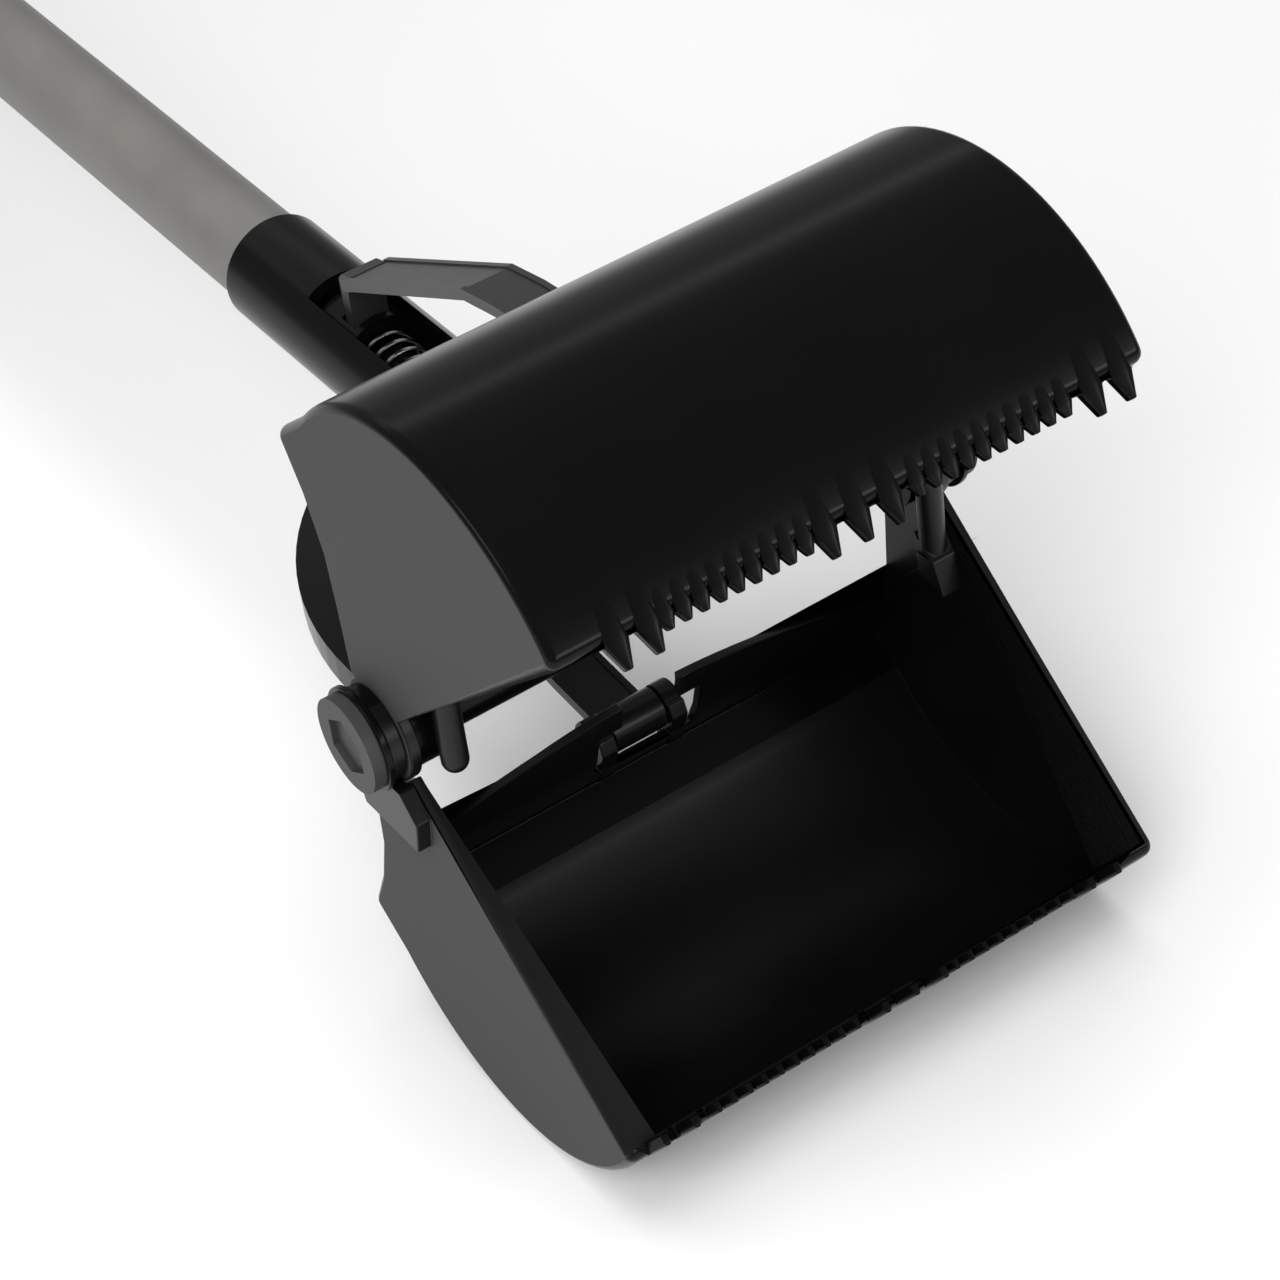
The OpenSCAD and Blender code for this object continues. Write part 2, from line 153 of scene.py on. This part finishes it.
JAW_GLOSS = moulded("jaw_gloss_black", (0.0013, 0.0013, 0.0016), 0.22, grain=900, depth=0.004,
                    specular=0.15)
# side plates: the jaw plastic with a fine grain, its colour made much lighter as painted light for
# the light the plates catch from the left
JAW_SIDE_PAINTED_LIGHT = moulded("jaw_side_grain_painted_light", (0.036, 0.036, 0.037), 0.7, grain=3200, depth=0.02,
                   specular=0.3)
JAW_INSIDE = moulded("jaw_inside_black", (0.0026, 0.0026, 0.0029), 0.34, grain=1400, depth=0.01,
                     specular=0.3)
FRAME_BLACK = moulded("frame_black", (0.0016, 0.0016, 0.0019), 0.24, grain=1500, depth=0.01,
                      specular=0.14)
CAP_GREY = moulded("cap_grey", (0.026, 0.026, 0.027), 0.5, grain=2600, depth=0.02, specular=0.3)
LINK_BLACK = moulded("link_black", (0.016, 0.016, 0.017), 0.42, grain=2400, depth=0.02)
LINK_DARK = moulded("link_dark", (0.004, 0.004, 0.0045), 0.3, grain=2000, depth=0.012,
                    specular=0.25)
POLE_GREY = moulded("pole_coating", (0.11, 0.108, 0.1), 0.42, grain=1800, depth=0.012,
                    stretch=(1, 0.25, 1), specular=0.35)
NYLON = moulded("natural_nylon", (0.72, 0.7, 0.64), 0.45)
GRIP_BLACK = moulded("grip_black", (0.016, 0.016, 0.017), 0.5, grain=1300, depth=0.05)
TRIGGER_BLACK = moulded("trigger_black", (0.02, 0.02, 0.021), 0.34, grain=2000, depth=0.012)
STEEL = metal("zinc_steel", (0.55, 0.55, 0.56), 0.3)
SPRING_WIRE = metal("spring_wire", (0.62, 0.62, 0.6), 0.22)
ROD_METAL = metal("drawn_rod", (0.65, 0.65, 0.66), 0.3, stretch=(1, 0.02, 1), scale=2500)

# ---------------------------------------------------------------- mesh helpers


def make_object(name, mesh, materials, body):
    """A piece that rides on a body and takes the given materials."""
    piece = bpy.data.objects.new(name, mesh)
    bpy.context.scene.collection.objects.link(piece)
    for material in materials:
        mesh.materials.append(material)
    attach(piece, body)
    return piece


def smooth(mesh, angle=32):
    """Smooth shading, except over edges sharper than the angle in degrees."""
    for polygon in mesh.polygons:
        polygon.use_smooth = True
    mesh.set_sharp_from_angle(angle=math.radians(angle))


def even_shading(piece):
    """Keeps large flat faces flat beside their rounded edges."""
    weight = piece.modifiers.new("even_shading", "WEIGHTED_NORMAL")
    weight.mode = "FACE_AREA"
    weight.weight = 50
    weight.keep_sharp = True


def welded(node):
    """A workable copy of a CAD node: welded, and with each flat face as few polygons."""
    bm = bmesh.new()
    bm.from_mesh(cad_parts[node].data)
    bmesh.ops.remove_doubles(bm, verts=bm.verts[:], dist=WELD)
    bmesh.ops.dissolve_limit(bm, angle_limit=math.radians(0.4), verts=bm.verts[:],
                             edges=bm.edges[:])
    return bm


def round_edges(bm, width, segments, wanted=lambda edge: True):
    """Rounds the wanted edges among those that are clearly sharp."""
    sharp = math.radians(28)
    edges = [edge for edge in bm.edges
             if edge.is_manifold and edge.calc_face_angle() > sharp and wanted(edge)]
    if edges:
        bmesh.ops.bevel(bm, geom=edges, offset=width, offset_type="OFFSET", segments=segments,
                        profile=0.5, affect="EDGES", clamp_overlap=False)


def skin(bm, rings):
    """Joins rings of vertices into a closed tube."""
    for ring, following in zip(rings, rings[1:]):
        for k in range(len(ring)):
            n = (k + 1) % len(ring)
            bm.faces.new((ring[k], ring[n], following[n], following[k]))
    bm.faces.new(rings[0][::-1])
    bm.faces.new(rings[-1])


def finished(bm, name, materials, body, slot_name, *nodes):
    """Turns the mesh into a piece, which may stand for CAD nodes."""
    bmesh.ops.recalc_face_normals(bm, faces=bm.faces[:])
    mesh = bpy.data.meshes.new(name)
    bm.to_mesh(mesh)
    bm.free()
    smooth(mesh)
    piece = make_object(name, mesh, materials, body)
    even_shading(piece)
    if nodes:
        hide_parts(*nodes)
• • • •
Task to carry out:
Go through the listing above and restate it word for word.

Answer to the task:
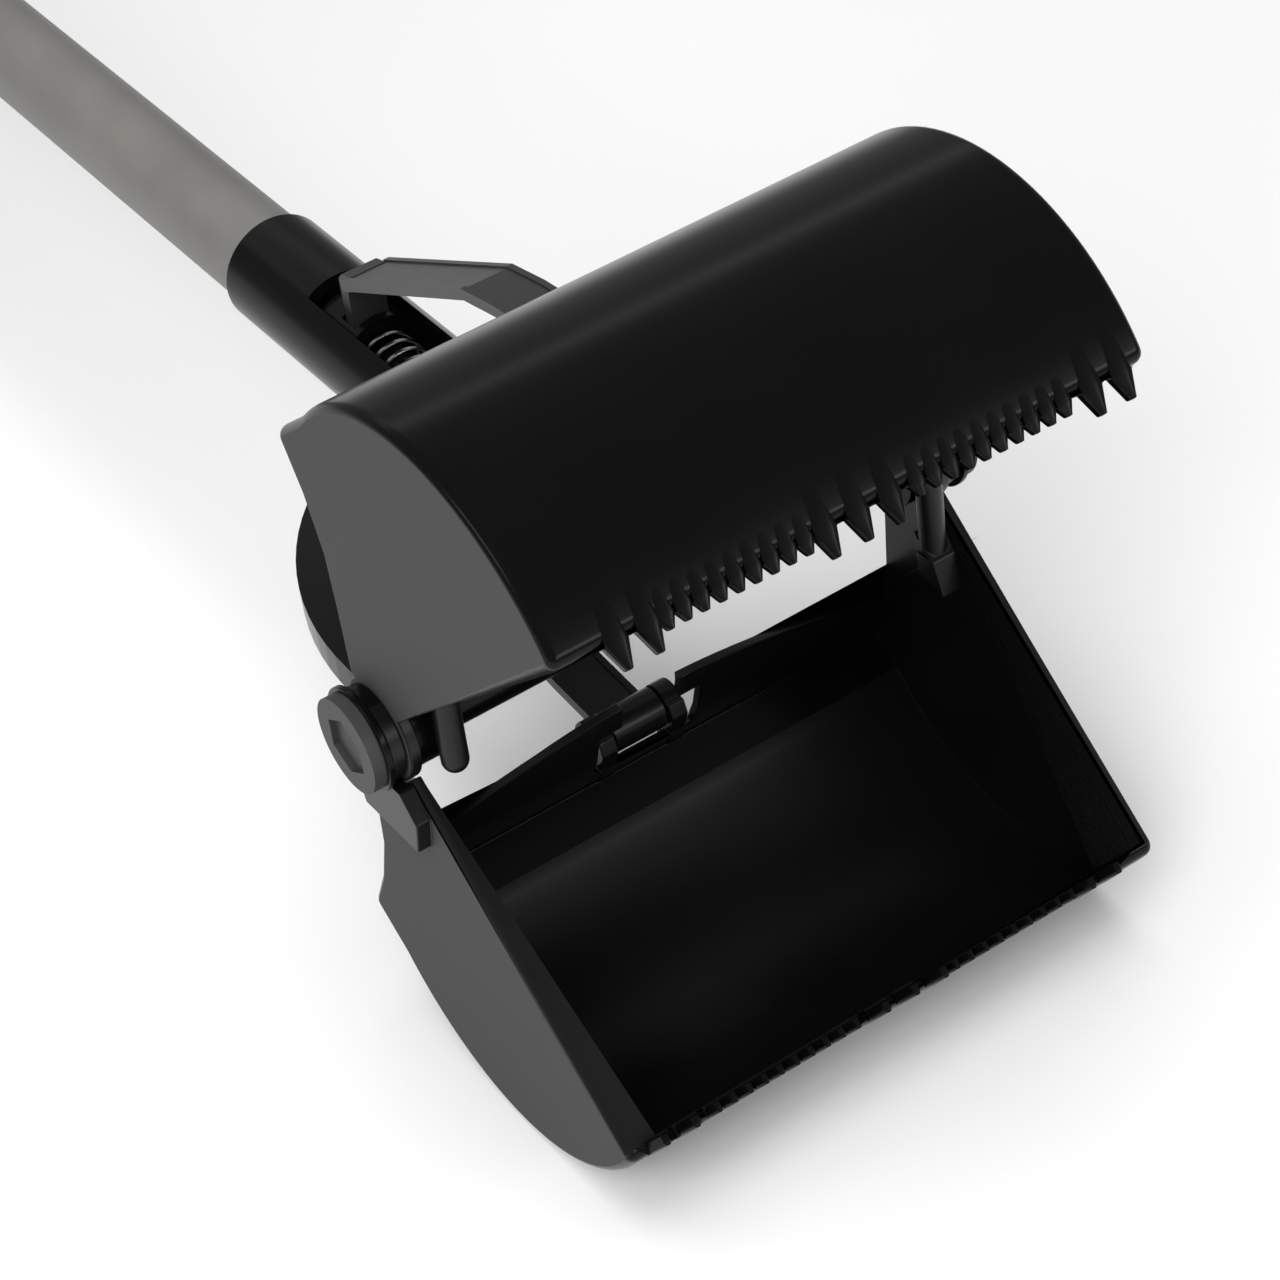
The OpenSCAD and Blender code for this object continues. Write part 2, from line 153 of scene.py on. This part finishes it.
JAW_GLOSS = moulded("jaw_gloss_black", (0.0013, 0.0013, 0.0016), 0.22, grain=900, depth=0.004,
                    specular=0.15)
# side plates: the jaw plastic with a fine grain, its colour made much lighter as painted light for
# the light the plates catch from the left
JAW_SIDE_PAINTED_LIGHT = moulded("jaw_side_grain_painted_light", (0.036, 0.036, 0.037), 0.7, grain=3200, depth=0.02,
                   specular=0.3)
JAW_INSIDE = moulded("jaw_inside_black", (0.0026, 0.0026, 0.0029), 0.34, grain=1400, depth=0.01,
                     specular=0.3)
FRAME_BLACK = moulded("frame_black", (0.0016, 0.0016, 0.0019), 0.24, grain=1500, depth=0.01,
                      specular=0.14)
CAP_GREY = moulded("cap_grey", (0.026, 0.026, 0.027), 0.5, grain=2600, depth=0.02, specular=0.3)
LINK_BLACK = moulded("link_black", (0.016, 0.016, 0.017), 0.42, grain=2400, depth=0.02)
LINK_DARK = moulded("link_dark", (0.004, 0.004, 0.0045), 0.3, grain=2000, depth=0.012,
                    specular=0.25)
POLE_GREY = moulded("pole_coating", (0.11, 0.108, 0.1), 0.42, grain=1800, depth=0.012,
                    stretch=(1, 0.25, 1), specular=0.35)
NYLON = moulded("natural_nylon", (0.72, 0.7, 0.64), 0.45)
GRIP_BLACK = moulded("grip_black", (0.016, 0.016, 0.017), 0.5, grain=1300, depth=0.05)
TRIGGER_BLACK = moulded("trigger_black", (0.02, 0.02, 0.021), 0.34, grain=2000, depth=0.012)
STEEL = metal("zinc_steel", (0.55, 0.55, 0.56), 0.3)
SPRING_WIRE = metal("spring_wire", (0.62, 0.62, 0.6), 0.22)
ROD_METAL = metal("drawn_rod", (0.65, 0.65, 0.66), 0.3, stretch=(1, 0.02, 1), scale=2500)

# ---------------------------------------------------------------- mesh helpers


def make_object(name, mesh, materials, body):
    """A piece that rides on a body and takes the given materials."""
    piece = bpy.data.objects.new(name, mesh)
    bpy.context.scene.collection.objects.link(piece)
    for material in materials:
        mesh.materials.append(material)
    attach(piece, body)
    return piece


def smooth(mesh, angle=32):
    """Smooth shading, except over edges sharper than the angle in degrees."""
    for polygon in mesh.polygons:
        polygon.use_smooth = True
    mesh.set_sharp_from_angle(angle=math.radians(angle))


def even_shading(piece):
    """Keeps large flat faces flat beside their rounded edges."""
    weight = piece.modifiers.new("even_shading", "WEIGHTED_NORMAL")
    weight.mode = "FACE_AREA"
    weight.weight = 50
    weight.keep_sharp = True


def welded(node):
    """A workable copy of a CAD node: welded, and with each flat face as few polygons."""
    bm = bmesh.new()
    bm.from_mesh(cad_parts[node].data)
    bmesh.ops.remove_doubles(bm, verts=bm.verts[:], dist=WELD)
    bmesh.ops.dissolve_limit(bm, angle_limit=math.radians(0.4), verts=bm.verts[:],
                             edges=bm.edges[:])
    return bm


def round_edges(bm, width, segments, wanted=lambda edge: True):
    """Rounds the wanted edges among those that are clearly sharp."""
    sharp = math.radians(28)
    edges = [edge for edge in bm.edges
             if edge.is_manifold and edge.calc_face_angle() > sharp and wanted(edge)]
    if edges:
        bmesh.ops.bevel(bm, geom=edges, offset=width, offset_type="OFFSET", segments=segments,
                        profile=0.5, affect="EDGES", clamp_overlap=False)


def skin(bm, rings):
    """Joins rings of vertices into a closed tube."""
    for ring, following in zip(rings, rings[1:]):
        for k in range(len(ring)):
            n = (k + 1) % len(ring)
            bm.faces.new((ring[k], ring[n], following[n], following[k]))
    bm.faces.new(rings[0][::-1])
    bm.faces.new(rings[-1])


def finished(bm, name, materials, body, slot_name, *nodes):
    """Turns the mesh into a piece, which may stand for CAD nodes."""
    bmesh.ops.recalc_face_normals(bm, faces=bm.faces[:])
    mesh = bpy.data.meshes.new(name)
    bm.to_mesh(mesh)
    bm.free()
    smooth(mesh)
    piece = make_object(name, mesh, materials, body)
    even_shading(piece)
    if nodes:
        hide_parts(*nodes)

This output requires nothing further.